Segfault in CachingDeviceAllocator when out of memory

Question

Segfault in CachingDeviceAllocator when out of memory

orjgre opened this issue a year ago · comments

Hi,
When allocating more memory than available through the CachingDeviceAllocator it segfaults when using default constructed allocator. When using a different bin parameters it returns the correct error code. See below for example:

#include <iostream>
#include <cuda_runtime_api.h>
#include <sstream>
#include <cub/util_allocator.cuh>
#include <vector>

void exitOnFailure(enum cudaError errCode, const std::string &errString) {
    if (errCode != cudaSuccess) {
        std::stringstream fatalStream;
        fatalStream << errString << " " << errCode << " - " << cudaGetErrorString(errCode);
        throw std::runtime_error(fatalStream.str());
    }
}

int main() {
    enum cudaError error_id;
    cudaDeviceProp deviceProp;
    const int dev = 0;
    exitOnFailure(cudaSetDevice(dev), "Setting CUDA device resulted in an error!");
    exitOnFailure(cudaGetDeviceProperties(&deviceProp, dev), "Getting device properties resulted in an error!");

    size_t size = deviceProp.totalGlobalMem;

    std::cout << "Heap: " << size << std::endl;

//    cub::CachingDeviceAllocator allocator{4, 3, 15};  // This works fine
    cub::CachingDeviceAllocator allocator{}; // This segfaults

    size_t free = size;
    std::vector<uint8_t *> ptrs;
    auto allocate = [&allocator, &free, &ptrs](size_t bytes) {
        ptrs.push_back({});
        auto *ptr = ptrs.back();
        exitOnFailure(allocator.DeviceAllocate((void **) &ptrs.back(), bytes), "malloc");
        if (bytes > free) {
            std::cout << "FULL!\n";
        }
        free -= bytes;
        std::cout << "Allocated " << bytes << ", free: " << free << std::endl;
    };

    allocate(7000000000);
    allocate(70000000);
    allocate(500000000);
    allocate(50000000);
    allocate(40);
    allocate(40);
    allocate(218850000);
    for (int i = 1; i < 7; i++) {
        allocator.DeviceFree(ptrs.at(i));
    }
    allocate(40);
    for (int i = 0; i < 10000000; i++) {
        allocate(300000);
    }

    getchar();
    return 0;
}

Georgii Evtushenko · Answer 1 · Mon Jun 26 2023 02:34:55 GMT+0800 (China Standard Time)
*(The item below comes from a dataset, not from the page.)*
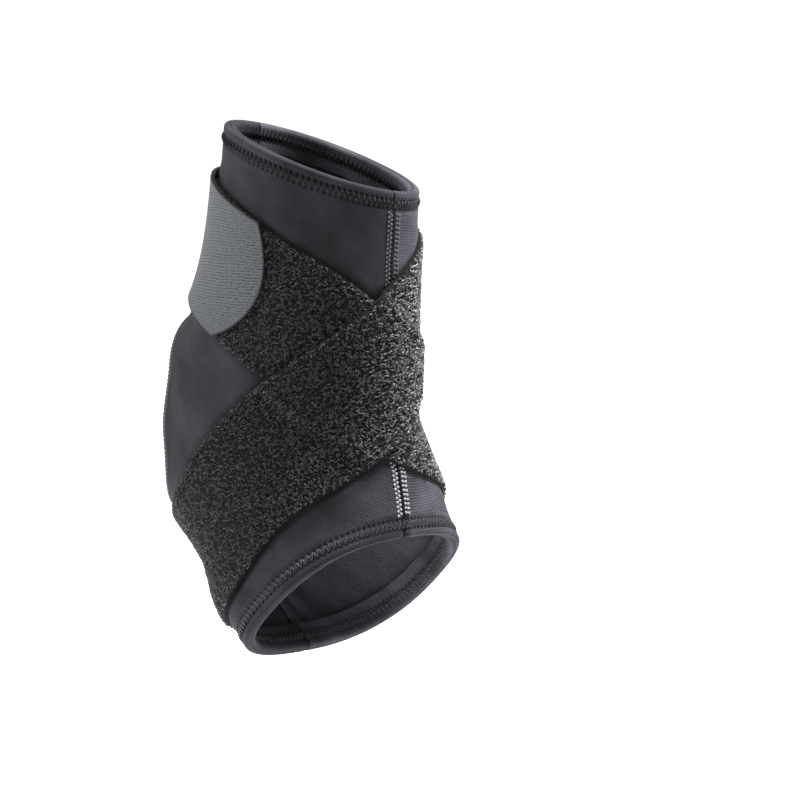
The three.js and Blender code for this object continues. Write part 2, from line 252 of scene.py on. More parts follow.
def meshed(name, points, faces, corner_uvs, edge=None):
    """An object from points in mm and faces, with a UV map in mm and, where given, each point's
    distance in mm from the nearest dark line: a cut edge or a seam, and on the hems the lines of painted
    shade at the fold and the needle holes."""
    mesh = bpy.data.meshes.new(name)
    mesh.from_pydata((points * MM).tolist(), [], faces)
    mesh.uv_layers.new(name="cloth_mm").data.foreach_set("uv", np.ravel(corner_uvs))
    if edge is not None:
        mesh.attributes.new("edge_and_shade_mm", "FLOAT", "POINT").data.foreach_set("value", np.ravel(edge))
    mesh.polygons.foreach_set("use_smooth", np.ones(len(mesh.polygons), bool))
    mesh.set_sharp_from_angle(angle=math.radians(55))
    piece = bpy.data.objects.new(name, mesh)
    bpy.context.scene.collection.objects.link(piece)
    return piece


def slab(name, lower, upper, uvs, edge=None):
    """A closed sheet between the lower and the upper points of a grid."""
    loops = np.concatenate([upper, lower[:, ::-1]], 1)
    both = np.concatenate([uvs, uvs[:, ::-1], uvs[:, :1]], 1)
    edge = None if edge is None else np.concatenate([edge, edge[:, ::-1]], 1)
    return lofted(name, loops, both, joined=False, edge=edge)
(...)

Hello @orjgre and thank you for reporting this!

The issue happens when the allocator is trying to clean up some cached blocks to fit the new allocation. In this case, we are trying to increment an iterator after erasing it, which is not right:

cached_blocks.erase(block_itr);
block_itr++;

It should've been:

block_itr = cached_blocks.erase(block_itr);

I'll create a PR soon.

Ørjan Grefstad · Answer 2 · Mon Jul 17 2023 16:56:16 GMT+0800 (China Standard Time)

@senior-zero Thank you for fixing this. Do you know which release this will be included in?

Georgii Evtushenko · Answer 3 · Mon Jul 17 2023 17:00:55 GMT+0800 (China Standard Time)

@orjgre the fix is merged so it targets our next release: 2.2.0.

Georgii Evtushenko · Answer 4 · Thu Aug 10 2023 00:36:16 GMT+0800 (China Standard Time)

@orjgre we are migrating to a different repo. The fix is merged in NVIDIA/cccl#119. I'm closing the issue.